Hwang Un-ha, one of the Democratic Party lawmakers who pushed strongly for the revision of the laws, said in a letter to fellow party lawmakers that abolishing the prosecution's investigative powers means that the powers will not be transferred to the police but "evaporate." The party touts the revision as a reform to curb the "unchecked" powers of the prosecution, but Hwang's remarks probably reveal the true intention behind revising the laws. Hwang is one of the defendants indicted by the prosecution over Cheong Wa Dae's alleged intervention in an Ulsan mayoral election.

The prosecution has investigated not only the election intervention allegations but also the manipulation of economic evaluation data of a nuclear power plant and the Daejang-dong land development scandal involving former Gyeonggi Gov. Lee. If its investigative powers are forfeited, further investigations will likely be blocked. Nothing is better for criminals than blocking investigations.

Deprivation of investigative powers also possibly violates the Constitution that authorizes prosecutors to request arrest and seizure warrants.

A recent poll found that 52.1 percent of people oppose the revision with 38.2 percent supporting it.
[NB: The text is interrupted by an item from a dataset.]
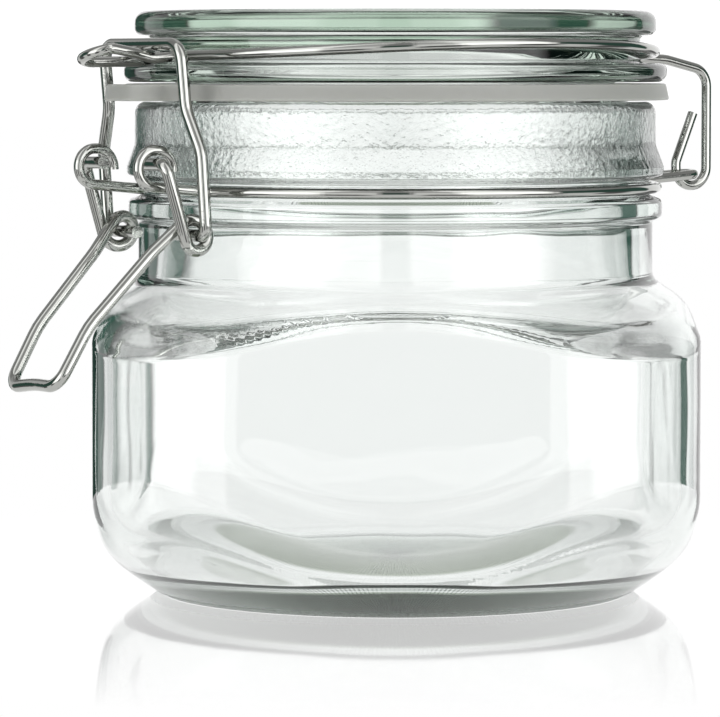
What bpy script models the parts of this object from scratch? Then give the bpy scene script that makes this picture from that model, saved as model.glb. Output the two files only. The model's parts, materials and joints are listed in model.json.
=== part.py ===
"""A square clip-top storage jar: pressed glass, a silicone gasket and a clasp of bent wire.

Everything is in metres with +Z up. The origin is on the jar's axis at the level that the foot stands on,
and the four flat sides face +X, -X, +Y and -Y. The clasp is turned CLASP_TURN round the neck, so its
pieces are drawn in a clasp frame of their own: u points out through the clasp, s sideways, z up.
"""
import math

import bmesh
import bpy
from mathutils import Vector

MM = 0.001
GAP = 0.3  # running clearance between pieces, in mm

# Driving dimensions, all in millimetres from here on
FACETS = 52  # sides of every turned piece, a multiple of four so that it suits a square
BODY_HALF_WIDTH = 51.2
BODY_CORNER = 24.0
WALL = 3.2
FOOT_RADIUS = 40.7
FLOOR_THICKNESS = 6.3
SHOULDER_TOP = 54.7
NECK_RADIUS = 44.7
BEAD_RADIUS = 46.4
LEDGE_RADIUS = 46.6
FINISH_RADIUS = 45.2  # the straight stretch below the rim
MOUTH_RADIUS = 39.5
RIM_HEIGHT = 85.2
HEEL_SPREAD = 1.82  # the heel spreads by this times its height to the power below
HEEL_POWER = 0.874
HEEL_TOP = 24.0
SHOULDER_SLOPE = 1.54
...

Most legal scholars and civic groups, even including those friendly to the Moon government, oppose the revision, not to mention prosecutors.

Prosecutor General Kim Oh-soo requested a meeting with President Moon to ask him to veto the revised laws. But Moon effectively refused to meet Kim. An official of the presidential office said that "now is the National Assembly's time." While shunning a meeting with the prosecutor general he appointed, Moon is hiding behind the National Assembly. His refusal to express a stance is an evasion of responsibility and is effectively abetting the Democratic Party's push to break down the judicial system in order to cover up allegations that may involve himself. Prosecutor General Kim on Sunday submitted his resignation.

If the bills are passed, Moon will face a choice between promulgating the new laws and vetoing them. He ought to veto them. If he wants to avoid the burdensome situation, he should persuade Democratic Party lawmakers now against the legislation.

The Democratic Party cleared obstacles so that the bills can pass the related standing committee. If opposition party lawmakers filibuster in the plenary session as they vowed, the Democratic Party will likely respond by seeking to end the session and opening a new one. Under the National Assembly Law, if a session ends, the filibuster ends as well, and the filibustered bill can be automatically voted on in the following session.

Speaker Park Byeong-seug is scheduled to visit the US and Canada from April 23 to May 2. The Democratic Party will persuade Park to transfer his session-ending right to a vice speaker from the party. Park belonged to the Democratic Party before being elected speaker. He then switched to an independent.

Few law-governed democracies would pass a bill that will effectively dismantle the prosecution in order to block investigations of allegations involving those in power. If Park does nothing to stop the passage of the bills in question, it would be a stain on the history of the Korean democracy.